One thing to be aware of is that these things are produced in various factories around the world using various components. So the LEDs used in one batch are not necessarily the same as those used in the next batch.

Therefore, if you're going to buy Jansjös and use them as continuous light sources as well, buy several together so that you have LEDs in the same batch and the same colour temperature. Otherwise you'll be fighting difficult colour casts that you won't be able to do much about. Mixing the fixed base model and the clamp model will run you into much the same issue so that's probably best avoided.

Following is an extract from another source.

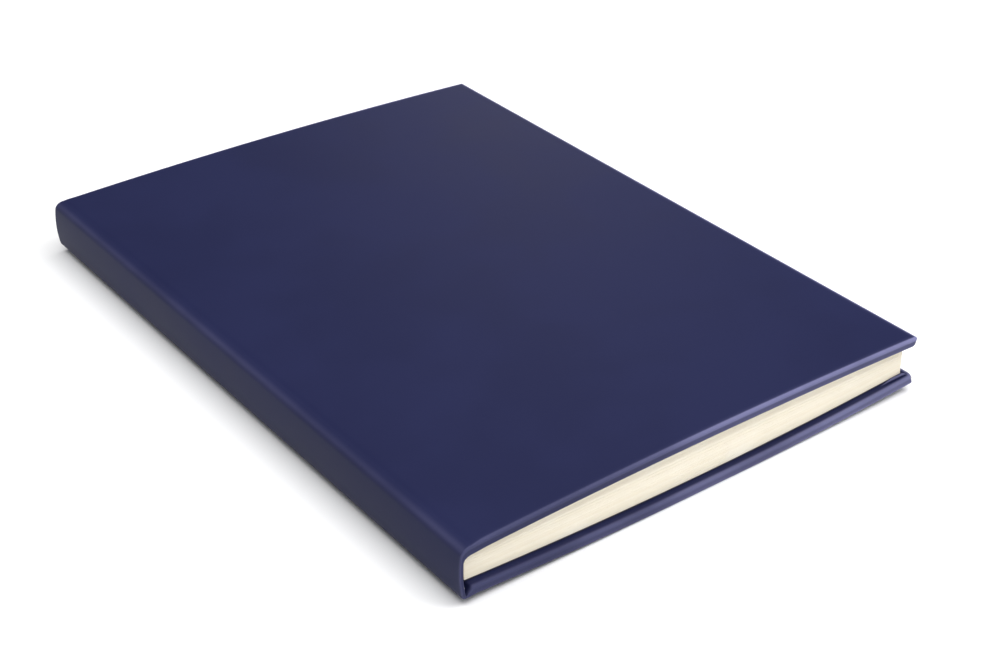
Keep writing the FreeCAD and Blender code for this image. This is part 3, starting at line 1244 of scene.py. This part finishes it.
@dataclass
class Case:
    """Both covers, the spine and what is pasted inside them."""

    finishes: Finishes
    sizes: CaseSizes = field(default_factory=CaseSizes)

    def build(self) -> None:
        """Build and dress every piece of the case."""
        for side in Side:
            self.covering(side)
            self.board(side)
            self.pastedown(side)
        for end in (-1, 1):
            for side in Side:
                self.corner_tuck(side, end)
        self.stiffener()
        self.endpaper_fold()

    def covering(self, side: Side) -> None:
        """Leatherette of one cover and half the spine, bending at the joint.

        Args:
            side: The cover.
        """
        obj = Covering(side, self.sizes).build()
        finish_mesh(obj, None, self.finishes[Slot.LEATHERETTE], 50.0)
        x = self.sizes.spine_x
        edge = self.sizes.face(side).at(x)
        if side is Side.BACK:
            start, end = (x + 1.7, 0.0, edge + 0.89), (x + 1.3, 0.0, edge + 1.09)
            metres(start)
            metres(end)
            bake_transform(obj)
            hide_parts("back_cover_leatherette", "spine_leatherette")
        else:
            start, end = (x + 0.3, 0.0, edge - 2.6), (x + 2.1, 0.0, edge - 0.2)
            metres(start)
            metres(end)
            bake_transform(obj)
            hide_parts("front_cover_leatherette")

    def slab(self, name: str, xs: Sequence[float], ys: Sequence[float],
             low: Surface2, high: Surface2) -> bpy.types.Object:
        """Closed thin plate between two surfaces.

        Args:
            name: Name of the piece.
            xs: X of its columns, rising.
            ys: Y of its rows, rising.
            low: Height of the under surface at x, y.
            high: Height of the upper surface at x, y.

        Returns:
            The object.
        """
        bm = bmesh.new()
        layers = [[[bm.verts.new((x, y, f(x, y))) for y in ys] for x in xs] for f in (low, high)]
        under, upper = layers
        nx, ny = len(xs) - 1, len(ys) - 1
        for i in range(nx):
            for j in range(ny):
                bm.faces.new((upper[i][j], upper[i + 1][j], upper[i + 1][j + 1], upper[i][j + 1]))
                bm.faces.new((under[i][j], under[i][j + 1], under[i + 1][j + 1], under[i + 1][j]))
        for i in range(nx):
            bm.faces.new((under[i][0], under[i + 1][0], upper[i + 1][0], upper[i][0]))
            bm.faces.new((under[i][ny], upper[i][ny], upper[i + 1][ny], under[i + 1][ny]))
        for j in range(ny):
            bm.faces.new((under[0][j], upper[0][j], upper[0][j + 1], under[0][j + 1]))
            bm.faces.new((under[nx][j], under[nx][j + 1], upper[nx][j + 1], upper[nx][j]))
        return mesh_object(name, bm)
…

Why Use Macro Positioning Lights?

Positioning lights are useful to move your specimen into the desired position to be able to photograph them. Being on a long gooseneck Jansjös are perfect for the task as they give you lots of light in a little area. You can also make the light come from above or below quite easily, which you just cannot always do with large fixed flashes because there isn't the room for them. Use a small snoot to make them even tighter.

Jansjö Settings

For continuous lighting, I tend to use Jansjös at times varying from 1/4s to 2s, using ISO 800-ISO 100. A 3000° colour balance seems to work for me, although you can also run a custom balance off a gray card to find your own. LED spectrums are not as smooth as a thermal source but I have seen enough excellent work using Jansjös that I suspect my issues are vibration rather than blaming any LED deficiency. Jansjö lights are very cheap costing £5-£10 each through plenty of sellers found using a Google search.

USB Jansjö

Please be aware that the USB version of the Jansjö is much weaker and thinner than the stand and clamp versions - they're not the same thing. In fact I made an advantage out of this because if I need less light I use the USB one, and if I need more I use the other. The USB version is rated at .15W 10 Lumen, standing/clipon, 3W, 70 Lumen.

A Better Jansjö

A nice trick for concentrating the light that comes out of a Jansjö is to buy a 10x loupe and attach it with a tube contraption and tape. This is a cheap item easily found on eBay costing a couple of pounds or so at most. Alternatively, I have a box full of lens bits that I've disassembled over the years and tinkered with, and I was easily able to add a few lenses together to make a focus mechanism. The downside of a Jansjö is that there's no way to vary the intensity of the output, but there are plenty of CCTV lenses with manual irises that could be altered to accomplish a measure of control. Even buying a manual diaphragm on eBay will do the trick.

Deyellowing Lenses

Jansjo lenses have another nice feature, namely they deyellow old lenses. The radioactivity in old lenses causes them to yellow (Thorium), and by removing the clear acrylic UV protector and shining the Jansjo on the lens for a day or two they'll deyellow nicely. This is great for some of those old Takumars that are quite prone to this.

Other Macro Lights

Although I have described Jansjo lights mainly in terms of positioning lights, they are of course perfectly good and economical light sources for continuous lighting inside during the dark winter months as well. Another light that comes highly recommended for this purpose, albeit a little more expensive, is Trond Halo flat-panel LED lamps ("TROND Halo 11W-C LED Clamp Light Desk Lamp with USB Charging Port"). Various models are available including a model with adjustable colour temperature, but this mixes colour temperatures to create an average and that can look a bit odd. The best advice for using these would be not to use a mixed colour temperature but to stick to one of the extremities and adjust your image colour temperature accordingly. According to my friend Beatsy "The new selectable-temp ones are quite a bit brighter though (better diffusion panel). They can be used successfully without extra diffusion, especially if you get two or three, but the usual ping-pong ball diffuser still helps with particularly reflective subjects". One thing to be noted though is that jansjos do have the advantage in getting closer to the subject, because the lamp head is small.